Exercise aim: Extract every line that contains the string "part".

[Stored data entries]
────────────────
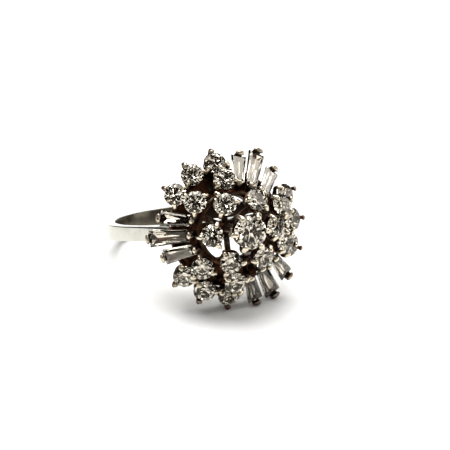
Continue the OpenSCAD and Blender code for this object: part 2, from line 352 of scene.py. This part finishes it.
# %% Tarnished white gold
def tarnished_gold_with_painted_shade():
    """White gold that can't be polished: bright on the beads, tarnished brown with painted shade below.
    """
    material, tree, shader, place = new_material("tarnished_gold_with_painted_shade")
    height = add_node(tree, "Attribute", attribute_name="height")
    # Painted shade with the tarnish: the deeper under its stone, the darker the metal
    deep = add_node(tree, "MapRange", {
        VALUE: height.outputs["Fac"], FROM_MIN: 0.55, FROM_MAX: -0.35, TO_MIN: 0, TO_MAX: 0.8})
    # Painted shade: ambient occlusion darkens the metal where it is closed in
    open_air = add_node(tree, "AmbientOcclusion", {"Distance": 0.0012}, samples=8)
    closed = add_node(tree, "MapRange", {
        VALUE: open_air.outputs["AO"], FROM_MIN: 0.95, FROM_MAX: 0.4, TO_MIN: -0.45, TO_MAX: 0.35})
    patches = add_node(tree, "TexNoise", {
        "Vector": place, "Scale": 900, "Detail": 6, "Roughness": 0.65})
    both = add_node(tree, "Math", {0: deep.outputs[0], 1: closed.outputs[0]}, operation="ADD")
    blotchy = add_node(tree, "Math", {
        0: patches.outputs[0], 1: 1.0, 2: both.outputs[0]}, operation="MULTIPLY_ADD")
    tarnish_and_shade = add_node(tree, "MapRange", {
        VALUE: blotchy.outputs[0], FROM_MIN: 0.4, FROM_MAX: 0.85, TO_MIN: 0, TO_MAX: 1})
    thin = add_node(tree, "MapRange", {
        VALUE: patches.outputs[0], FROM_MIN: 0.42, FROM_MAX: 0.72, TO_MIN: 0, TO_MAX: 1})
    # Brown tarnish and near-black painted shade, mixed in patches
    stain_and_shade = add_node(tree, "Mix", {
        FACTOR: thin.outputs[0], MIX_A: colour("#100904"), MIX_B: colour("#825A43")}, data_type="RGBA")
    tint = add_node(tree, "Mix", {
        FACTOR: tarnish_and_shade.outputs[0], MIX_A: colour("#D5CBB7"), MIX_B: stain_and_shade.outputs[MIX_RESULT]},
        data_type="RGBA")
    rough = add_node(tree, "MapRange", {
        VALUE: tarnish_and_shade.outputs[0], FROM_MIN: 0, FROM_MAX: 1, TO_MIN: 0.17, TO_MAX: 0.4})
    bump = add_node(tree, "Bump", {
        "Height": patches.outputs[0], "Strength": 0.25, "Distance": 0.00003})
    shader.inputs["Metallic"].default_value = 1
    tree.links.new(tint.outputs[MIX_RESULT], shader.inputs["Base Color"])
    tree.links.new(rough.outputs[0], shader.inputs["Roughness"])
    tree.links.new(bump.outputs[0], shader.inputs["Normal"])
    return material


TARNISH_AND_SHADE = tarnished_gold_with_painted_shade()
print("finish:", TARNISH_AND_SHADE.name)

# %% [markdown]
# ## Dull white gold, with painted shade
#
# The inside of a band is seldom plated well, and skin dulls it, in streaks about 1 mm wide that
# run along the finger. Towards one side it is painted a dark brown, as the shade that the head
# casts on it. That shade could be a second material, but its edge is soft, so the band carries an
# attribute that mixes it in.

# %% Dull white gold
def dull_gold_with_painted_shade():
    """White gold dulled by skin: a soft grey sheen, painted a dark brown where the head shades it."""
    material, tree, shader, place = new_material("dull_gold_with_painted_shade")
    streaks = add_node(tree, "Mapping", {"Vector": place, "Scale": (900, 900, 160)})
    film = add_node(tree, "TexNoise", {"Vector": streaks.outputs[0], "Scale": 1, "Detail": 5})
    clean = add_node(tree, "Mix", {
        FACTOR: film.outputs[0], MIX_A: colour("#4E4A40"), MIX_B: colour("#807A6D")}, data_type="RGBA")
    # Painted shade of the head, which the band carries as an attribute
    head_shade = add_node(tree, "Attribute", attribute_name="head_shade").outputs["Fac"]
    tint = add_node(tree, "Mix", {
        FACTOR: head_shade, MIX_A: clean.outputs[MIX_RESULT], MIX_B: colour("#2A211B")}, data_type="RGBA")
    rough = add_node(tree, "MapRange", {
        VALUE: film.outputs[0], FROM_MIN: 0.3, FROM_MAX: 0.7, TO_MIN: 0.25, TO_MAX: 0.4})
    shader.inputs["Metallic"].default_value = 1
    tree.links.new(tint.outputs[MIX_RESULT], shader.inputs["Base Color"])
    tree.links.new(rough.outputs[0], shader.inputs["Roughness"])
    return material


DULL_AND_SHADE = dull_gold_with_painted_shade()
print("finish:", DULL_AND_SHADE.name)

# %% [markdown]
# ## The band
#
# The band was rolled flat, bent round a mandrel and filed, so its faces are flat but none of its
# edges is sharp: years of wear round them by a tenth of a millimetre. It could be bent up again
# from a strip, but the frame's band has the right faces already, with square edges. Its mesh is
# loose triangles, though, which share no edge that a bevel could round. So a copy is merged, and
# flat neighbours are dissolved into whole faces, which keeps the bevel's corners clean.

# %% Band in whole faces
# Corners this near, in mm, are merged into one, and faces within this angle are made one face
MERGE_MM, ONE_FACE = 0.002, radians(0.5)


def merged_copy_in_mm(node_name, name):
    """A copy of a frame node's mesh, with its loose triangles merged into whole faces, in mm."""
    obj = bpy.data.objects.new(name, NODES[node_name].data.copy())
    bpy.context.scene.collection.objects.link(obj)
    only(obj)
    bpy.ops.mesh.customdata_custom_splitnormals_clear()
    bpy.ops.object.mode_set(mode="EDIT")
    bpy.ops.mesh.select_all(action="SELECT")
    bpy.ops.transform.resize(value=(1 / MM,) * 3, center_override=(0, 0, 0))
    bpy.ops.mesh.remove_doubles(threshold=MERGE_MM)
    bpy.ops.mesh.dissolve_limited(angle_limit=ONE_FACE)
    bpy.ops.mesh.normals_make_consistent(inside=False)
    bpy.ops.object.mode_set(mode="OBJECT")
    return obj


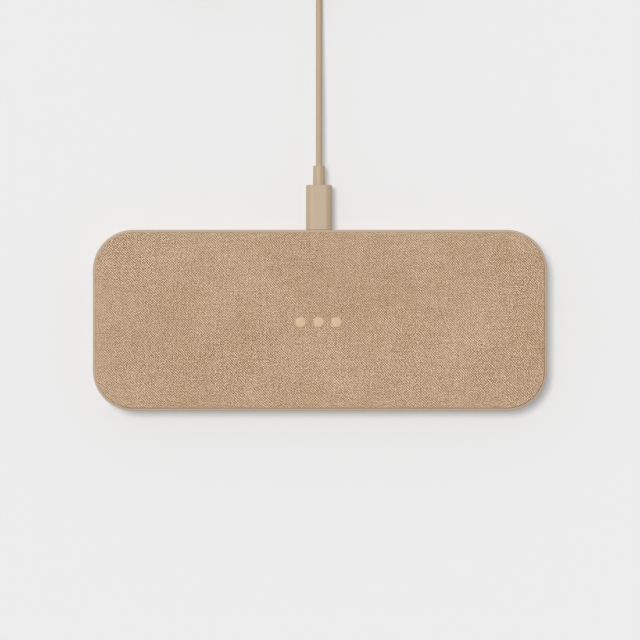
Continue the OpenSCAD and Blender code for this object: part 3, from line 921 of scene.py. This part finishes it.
────────────────
Full output:
Continue the OpenSCAD and Blender code for this object: part 2, from line 352 of scene.py. This part finishes it.
Continue the OpenSCAD and Blender code for this object: part 3, from line 921 of scene.py. This part finishes it.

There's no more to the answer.